Spring, as always, has felt fleeting, though it still remains.  Those ever pretty cherry blossoms bloom so suddenly, and even more sudden, they disappear. With lots of rain, lots of very chilly days, and now days in the 90s, it never felt like we had that TRUE welcome to spring - you know those days where the sun is just starting to warm up your skin and you dream of those even warmer days.  Where you can walk out in a t-shirt and JUST be warm enough, that is until the sun hides behind a cloud.  

Don't get me wrong, the warmth feels good.  And sweating - hey, I currently don't mind it now that I'm not super pregnant.  It's just amazing what the sunshine can do for ones soul.  I am welcoming with open arms walks outdoors, swinging my baby in her swing, iced coffee, fresh fruit, and blooming flowers everywhere I look.  Spring is good.  Life is good.  Summer is just around the corner.  

Up For A Challenge

Life has been challenging, to say the least.  Both my mind and body feel like they are purely in survival mode.  But there's something to be said about a challenge.  Isn't it amazing what you can accomplish in the hardest of times? I mean survival in itself is pretty remarkable when life really knocks you down, but then everything you do on top of merely surviving - that's just amazing. And then when you eventually come out of the tough time, as you always do, you're THAT much stronger.  And life is THAT much easier.  Because look at ALL THAT YOU DID when it was THAT HARD.  

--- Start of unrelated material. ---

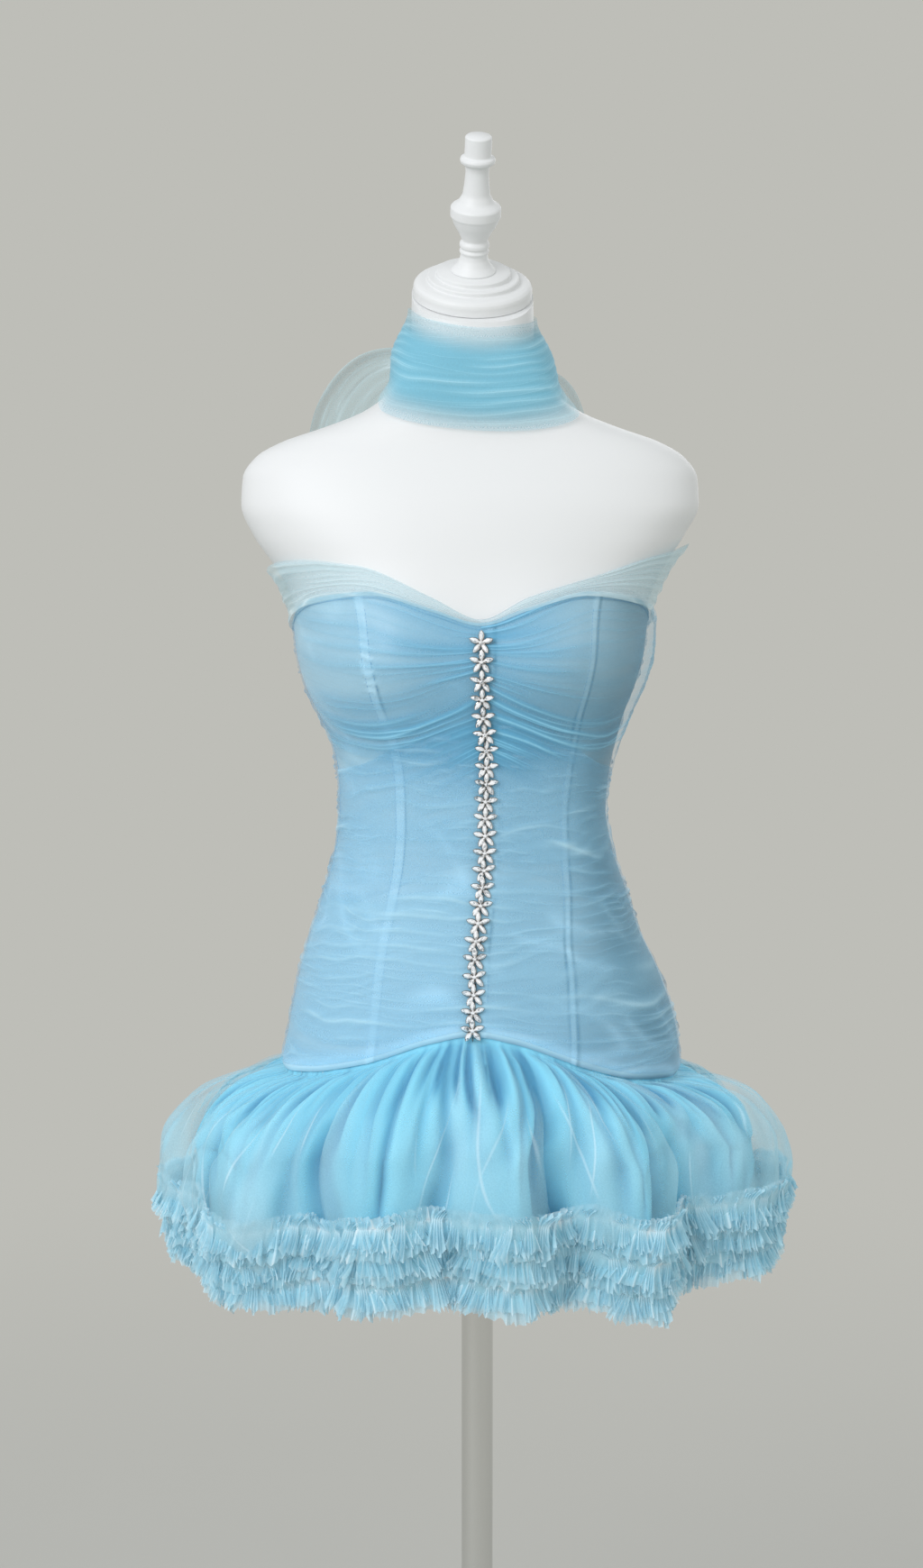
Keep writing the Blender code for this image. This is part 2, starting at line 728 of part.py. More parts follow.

And don't get me wrong.  I love my life (even in the hardest of times).  I have the best, most loving husband who is more my best friend with each new day.  I have a beautiful daughter that makes me laugh and smile each and every day, even if it's an IMPOSSIBLE day for both her and I.  I have the joy of being able to stay home with her, soaking up all of these moments as a first time mom, and being able to work on my own thing on the side.  Am I getting done as much as I want to with my own work? Absolutely not.  But that's okay.  I remain hopeful that that will come with time.  And in the meantime, I can soak in those small glorious little moments of uninterrupted, exhilarating work.  

And spring.  I mean there is just something so rejuvenating and renewing about spring.  With this new season, I feel a new me approaching each new day.  And it feels good.  Putting in all your effort, making the absolute most out of all the tiny moments of each day, and feeling so exhausted at the end of each day that you could just sleep for a year - yea, I'm currently digging that lifestyle.  Because you know what? Each day is truly a gift.  And having a baby girl growing up so quickly has really put time into perspective for me.  It is OH SO fleeting, and I want to grab every moment of it I can.  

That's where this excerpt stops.